On retrouve, dans les œuvres de Marley Hutchinson, la pâte de ses « maîtres photographes » – Saul Leiter, Paul Strand, Robert Frank ou encore Ernst Haas – un désir de repousser les frontières de l’image, pour mieux faire ressurgir sa dimension réelle, organique. De la scène japonaise contemporaine, et des artistes follement talentueux de Provoke, l’auteur a appris l’art des compositions, graphiques, marquantes. Des portraits pris sur le vif, dans l’action, qui, malgré tout, parviennent à saisir quelques fragments d’identités. « Je suis également ébloui par la vision de certains photographes émergents : Jamie Hawkesworth, Robbie Lawrence, Jack Davison et Harley Weir, qui viennent tous du monde de la photo documentaire », ajoute l’auteur. Des artistes se jouant eux aussi de la porosité entre les esthétiques, entre les genres, pour donner à leurs récits une profondeur nouvelle. Car c’est en faisant dialoguer les « figures de style » que Marley Hutchinson tisse ses récits. Une collection faite de contrastes, d’échos, qui s’unissent pour donner à l’ordinaire une splendeur touchante, qui marque les esprits.
Nuances, convergences et hasards
Entre road trip improvisé et esthétisme recherché, Canadian West se lit comme « un projet documentaire qui explore les habitants, les régions, et la culture d’une région peu représentée de l’Amérique du Nord : l’Ouest canadien », précise le photographe. En juin 2019, celui-ci a entrepris un périple en voiture, dans les provinces de la Colombie-Britannique, d’Alberta et de la Saskatchewan. Familles d’agriculteurs vivant loin des zones urbaines, champions de rodéo, performers indigènes, villes fantômes étrangement abandonnées… Au fil de son voyage, Marley Hutchinson capture le visage d’un Canada peu connu. Un territoire immense, réduit, dans notre imaginaire commun, à des représentations stéréotypées. « Le Canada est bien sûr un lieu de destination populaire, pourtant, les gens semblent se diriger vers les États-Unis lorsqu’il s’agit d’organiser un road trip. Si de nombreux photographes ont déjà réalisé ce parcours, j’ai réalisé que je n’avais jamais vu de série similaire, faite au Canada – ce qui a suscité mon intérêt », explique Marley Hutchinson. Avec près de 10 000 millions de km2 pour environ 37 millions d’habitants seulement, le pays impressionne. Un morceau de terre gigantesque, où naissent, çà et là, des traces de vie. Le reste de l’espace ? Un monde sauvage, inhabité, où l’Homme ne fait – tout comme l’auteur – que passer, sans jamais oser s’éterniser.

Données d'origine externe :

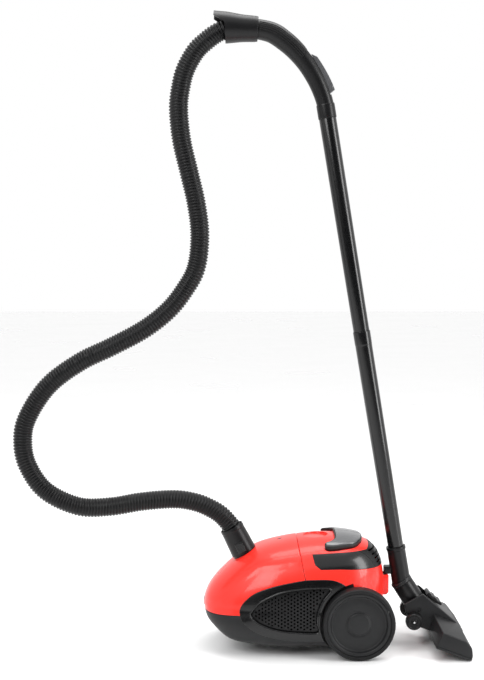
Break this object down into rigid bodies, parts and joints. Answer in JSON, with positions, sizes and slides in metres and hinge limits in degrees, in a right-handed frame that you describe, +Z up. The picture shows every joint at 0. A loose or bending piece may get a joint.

C’est cette singularité que Canadian West parvient à encapsuler. En jouant avec les couleurs et les monochromes, les textures et les formes, le photographe signe une illustration réaliste du territoire. Un portrait fait de nuances, de convergences et de hasards. Au gré de ses errances, Marley Hutchinson croise les personnages atypiques qui arpentent ces routes peu empruntées. Parmi eux, Ben, un fermier d’Alberta, dont la famille, venue d’Écosse, a migré au Canada dans les années 1950, et à qui les collines de la province rappellent son pays d’origine. Une jeune danseuse, vêtue d’une robe traditionnelle, connue pour se produire lors des pow-wows – des rassemblements chamaniques Nord amérindiens. Ou encore un vieil homme vivant dans une ancienne ville minière de Colombie-Britannique, collectionnant, dans sa boutique, des objets de tout âge : cloches de bateaux, pièces de machines, tuyaux, drapeaux… « Il m’a fait découvrir une exposition d’art plongée dans le noir, éclairée par des lumières fluorescentes et installée sous son magasin. C’était un type intéressant », se souvient le photographe. Loin des clichés d’un Canada populaire, où les paysages enneigés s’opposent aux métropoles et aux foules, Canadian West propose une excursion dépaysante dans un espace inexploré. Un récit à la chronologie libre, révélant, au bord des routes, des panoramas somptueux, et des visages bouleversants.